╭──

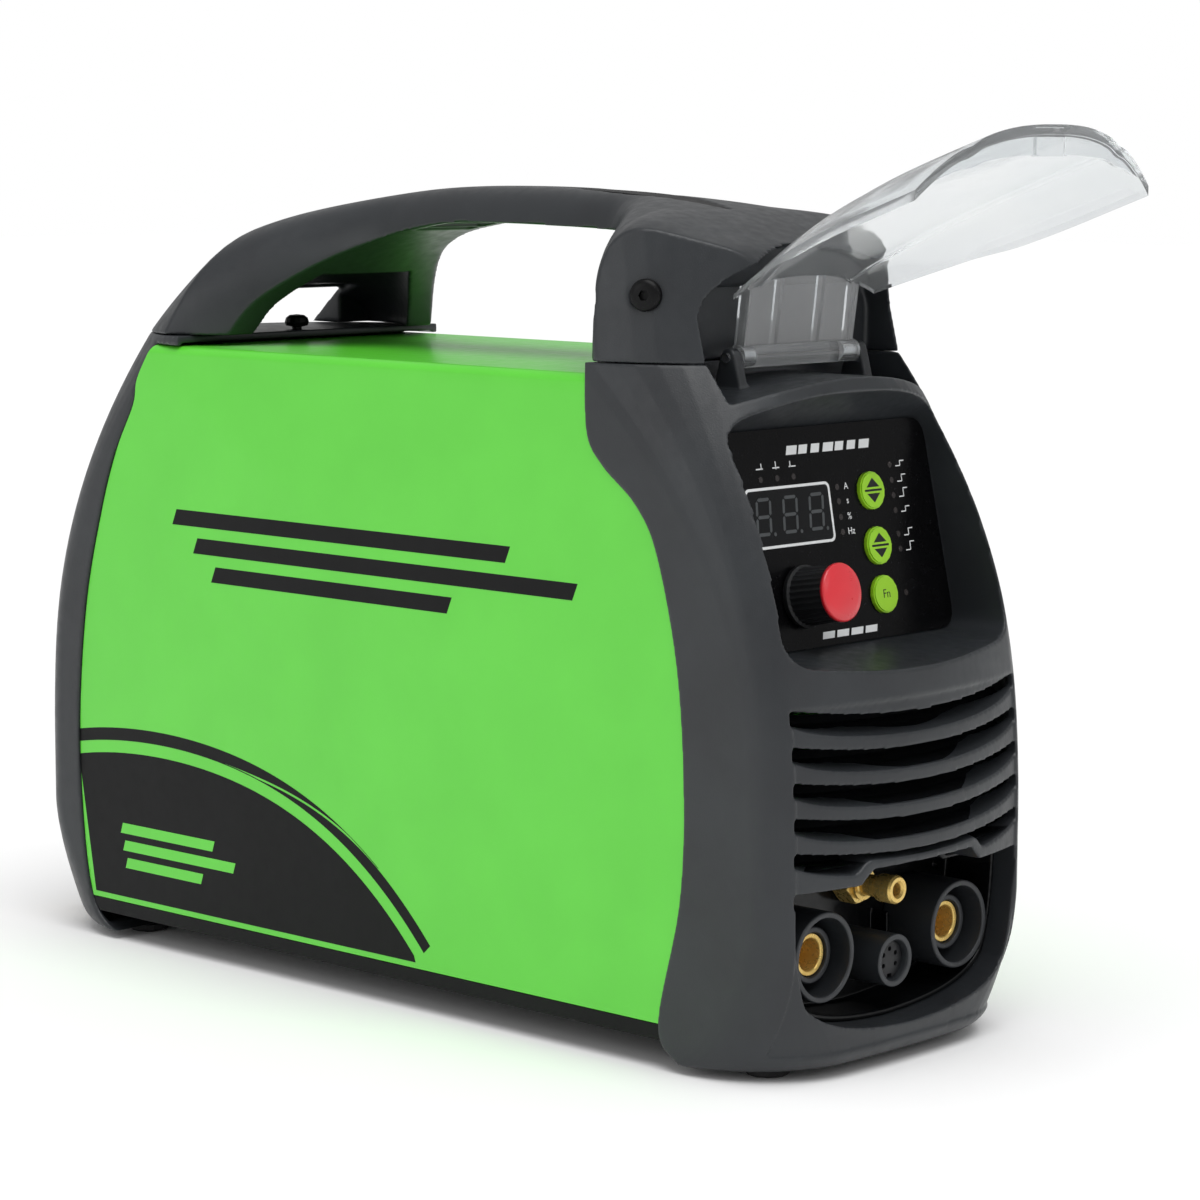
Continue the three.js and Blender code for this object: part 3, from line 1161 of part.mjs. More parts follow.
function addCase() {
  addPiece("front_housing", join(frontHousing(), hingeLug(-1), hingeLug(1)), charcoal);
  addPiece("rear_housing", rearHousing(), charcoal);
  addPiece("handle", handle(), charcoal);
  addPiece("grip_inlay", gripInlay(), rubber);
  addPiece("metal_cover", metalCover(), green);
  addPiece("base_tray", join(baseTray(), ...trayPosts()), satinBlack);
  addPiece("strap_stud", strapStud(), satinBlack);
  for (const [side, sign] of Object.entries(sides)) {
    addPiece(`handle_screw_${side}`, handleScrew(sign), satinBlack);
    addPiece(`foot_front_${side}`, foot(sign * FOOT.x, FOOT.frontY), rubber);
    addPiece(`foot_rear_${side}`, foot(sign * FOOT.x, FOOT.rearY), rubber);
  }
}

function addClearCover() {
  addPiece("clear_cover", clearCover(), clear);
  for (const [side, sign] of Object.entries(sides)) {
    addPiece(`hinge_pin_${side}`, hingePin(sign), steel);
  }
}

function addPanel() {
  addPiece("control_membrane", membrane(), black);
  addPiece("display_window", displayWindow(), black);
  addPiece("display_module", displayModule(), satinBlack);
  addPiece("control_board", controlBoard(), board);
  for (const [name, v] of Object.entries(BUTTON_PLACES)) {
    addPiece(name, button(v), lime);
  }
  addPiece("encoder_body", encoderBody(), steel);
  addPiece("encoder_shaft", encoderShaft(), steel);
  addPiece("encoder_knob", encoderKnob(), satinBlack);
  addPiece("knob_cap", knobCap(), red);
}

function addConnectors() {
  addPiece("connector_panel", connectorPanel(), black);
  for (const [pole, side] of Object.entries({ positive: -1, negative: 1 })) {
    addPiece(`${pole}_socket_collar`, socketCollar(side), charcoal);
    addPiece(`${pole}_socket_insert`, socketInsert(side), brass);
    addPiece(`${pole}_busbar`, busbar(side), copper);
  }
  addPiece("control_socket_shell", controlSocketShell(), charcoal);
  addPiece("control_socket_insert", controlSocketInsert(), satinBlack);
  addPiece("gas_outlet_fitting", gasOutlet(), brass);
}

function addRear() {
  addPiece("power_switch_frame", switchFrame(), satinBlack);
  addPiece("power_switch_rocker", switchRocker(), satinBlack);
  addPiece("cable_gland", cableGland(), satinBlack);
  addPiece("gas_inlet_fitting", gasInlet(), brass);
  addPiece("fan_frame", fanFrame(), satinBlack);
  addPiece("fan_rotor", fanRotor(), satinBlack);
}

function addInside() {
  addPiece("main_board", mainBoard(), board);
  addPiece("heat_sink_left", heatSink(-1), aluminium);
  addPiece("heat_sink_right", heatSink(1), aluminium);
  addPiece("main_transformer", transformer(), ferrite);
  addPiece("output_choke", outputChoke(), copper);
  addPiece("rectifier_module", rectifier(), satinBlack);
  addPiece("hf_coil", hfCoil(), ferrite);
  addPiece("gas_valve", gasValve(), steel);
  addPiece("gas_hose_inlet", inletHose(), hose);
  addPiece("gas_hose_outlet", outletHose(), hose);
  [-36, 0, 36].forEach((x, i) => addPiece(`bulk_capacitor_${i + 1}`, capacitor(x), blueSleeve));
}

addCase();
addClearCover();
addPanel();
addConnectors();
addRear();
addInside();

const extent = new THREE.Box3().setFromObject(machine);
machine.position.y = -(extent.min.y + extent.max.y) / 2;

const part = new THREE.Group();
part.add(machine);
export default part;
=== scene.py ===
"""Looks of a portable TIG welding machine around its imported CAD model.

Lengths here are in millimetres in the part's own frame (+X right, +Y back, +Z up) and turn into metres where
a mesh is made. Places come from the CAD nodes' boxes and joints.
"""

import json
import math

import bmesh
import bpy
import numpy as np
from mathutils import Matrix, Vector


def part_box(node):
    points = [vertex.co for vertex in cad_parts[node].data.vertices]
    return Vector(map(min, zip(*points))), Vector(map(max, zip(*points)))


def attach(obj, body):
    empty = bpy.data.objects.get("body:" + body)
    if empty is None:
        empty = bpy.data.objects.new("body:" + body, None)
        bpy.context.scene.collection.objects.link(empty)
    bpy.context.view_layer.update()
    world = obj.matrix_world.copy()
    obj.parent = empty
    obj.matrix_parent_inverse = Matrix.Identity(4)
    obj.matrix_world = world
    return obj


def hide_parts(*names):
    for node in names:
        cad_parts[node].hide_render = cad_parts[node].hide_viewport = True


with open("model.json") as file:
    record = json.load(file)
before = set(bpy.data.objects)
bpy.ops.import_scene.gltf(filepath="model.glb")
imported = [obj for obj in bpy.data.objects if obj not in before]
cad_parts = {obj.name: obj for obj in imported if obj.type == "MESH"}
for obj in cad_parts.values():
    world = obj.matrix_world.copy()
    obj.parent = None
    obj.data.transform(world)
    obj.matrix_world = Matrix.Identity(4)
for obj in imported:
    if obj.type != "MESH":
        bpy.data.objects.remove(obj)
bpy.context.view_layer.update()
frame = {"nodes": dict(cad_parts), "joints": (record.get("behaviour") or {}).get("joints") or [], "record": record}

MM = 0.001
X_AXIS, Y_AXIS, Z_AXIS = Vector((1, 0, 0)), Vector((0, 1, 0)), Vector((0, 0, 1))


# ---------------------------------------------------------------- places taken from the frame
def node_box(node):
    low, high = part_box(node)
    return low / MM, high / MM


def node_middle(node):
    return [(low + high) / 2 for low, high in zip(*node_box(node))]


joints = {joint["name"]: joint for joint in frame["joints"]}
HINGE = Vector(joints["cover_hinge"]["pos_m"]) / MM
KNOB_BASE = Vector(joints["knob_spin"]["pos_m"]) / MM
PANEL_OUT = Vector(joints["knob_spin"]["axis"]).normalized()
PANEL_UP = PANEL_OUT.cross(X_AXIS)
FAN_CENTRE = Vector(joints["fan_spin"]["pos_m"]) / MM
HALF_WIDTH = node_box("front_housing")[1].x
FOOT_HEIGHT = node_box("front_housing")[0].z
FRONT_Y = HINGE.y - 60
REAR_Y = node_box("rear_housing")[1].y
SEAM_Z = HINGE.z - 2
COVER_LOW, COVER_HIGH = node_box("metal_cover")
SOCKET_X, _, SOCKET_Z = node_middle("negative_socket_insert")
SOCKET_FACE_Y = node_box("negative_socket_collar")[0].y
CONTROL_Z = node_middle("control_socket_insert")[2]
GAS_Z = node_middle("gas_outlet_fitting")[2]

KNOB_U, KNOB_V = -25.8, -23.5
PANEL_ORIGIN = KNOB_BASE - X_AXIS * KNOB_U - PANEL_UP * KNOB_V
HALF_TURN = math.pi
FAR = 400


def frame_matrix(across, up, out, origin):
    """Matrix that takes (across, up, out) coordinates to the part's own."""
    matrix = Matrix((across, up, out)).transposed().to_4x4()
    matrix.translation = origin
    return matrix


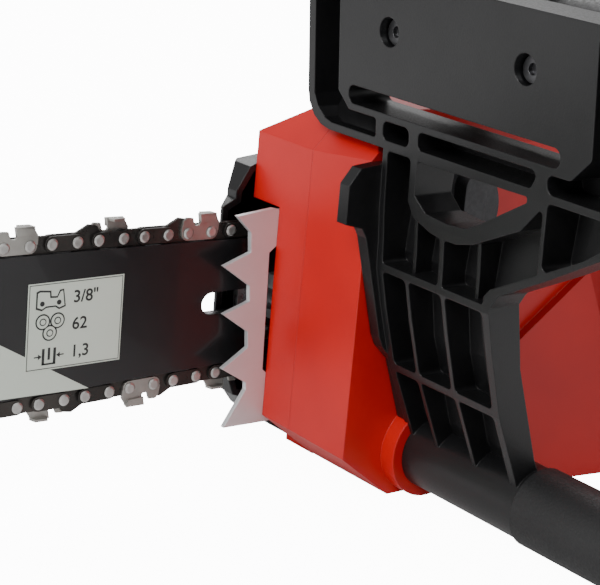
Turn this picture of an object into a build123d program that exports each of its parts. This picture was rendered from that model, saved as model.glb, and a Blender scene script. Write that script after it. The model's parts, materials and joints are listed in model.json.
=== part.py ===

╰──

▶ _Task to carry out_
Reproduce only the lines from the one containing "const extent = new" through the one containing "return low / MM, high / MM", inclusive of both.

▶ _Response to this task_
const extent = new THREE.Box3().setFromObject(machine);
machine.position.y = -(extent.min.y + extent.max.y) / 2;

const part = new THREE.Group();
part.add(machine);
export default part;
=== scene.py ===
"""Looks of a portable TIG welding machine around its imported CAD model.

Lengths here are in millimetres in the part's own frame (+X right, +Y back, +Z up) and turn into metres where
a mesh is made. Places come from the CAD nodes' boxes and joints.
"""

import json
import math

import bmesh
import bpy
import numpy as np
from mathutils import Matrix, Vector


def part_box(node):
    points = [vertex.co for vertex in cad_parts[node].data.vertices]
    return Vector(map(min, zip(*points))), Vector(map(max, zip(*points)))


def attach(obj, body):
    empty = bpy.data.objects.get("body:" + body)
    if empty is None:
        empty = bpy.data.objects.new("body:" + body, None)
        bpy.context.scene.collection.objects.link(empty)
    bpy.context.view_layer.update()
    world = obj.matrix_world.copy()
    obj.parent = empty
    obj.matrix_parent_inverse = Matrix.Identity(4)
    obj.matrix_world = world
    return obj


def hide_parts(*names):
    for node in names:
        cad_parts[node].hide_render = cad_parts[node].hide_viewport = True


with open("model.json") as file:
    record = json.load(file)
before = set(bpy.data.objects)
bpy.ops.import_scene.gltf(filepath="model.glb")
imported = [obj for obj in bpy.data.objects if obj not in before]
cad_parts = {obj.name: obj for obj in imported if obj.type == "MESH"}
for obj in cad_parts.values():
    world = obj.matrix_world.copy()
    obj.parent = None
    obj.data.transform(world)
    obj.matrix_world = Matrix.Identity(4)
for obj in imported:
    if obj.type != "MESH":
        bpy.data.objects.remove(obj)
bpy.context.view_layer.update()
frame = {"nodes": dict(cad_parts), "joints": (record.get("behaviour") or {}).get("joints") or [], "record": record}

MM = 0.001
X_AXIS, Y_AXIS, Z_AXIS = Vector((1, 0, 0)), Vector((0, 1, 0)), Vector((0, 0, 1))


# ---------------------------------------------------------------- places taken from the frame
def node_box(node):
    low, high = part_box(node)
    return low / MM, high / MM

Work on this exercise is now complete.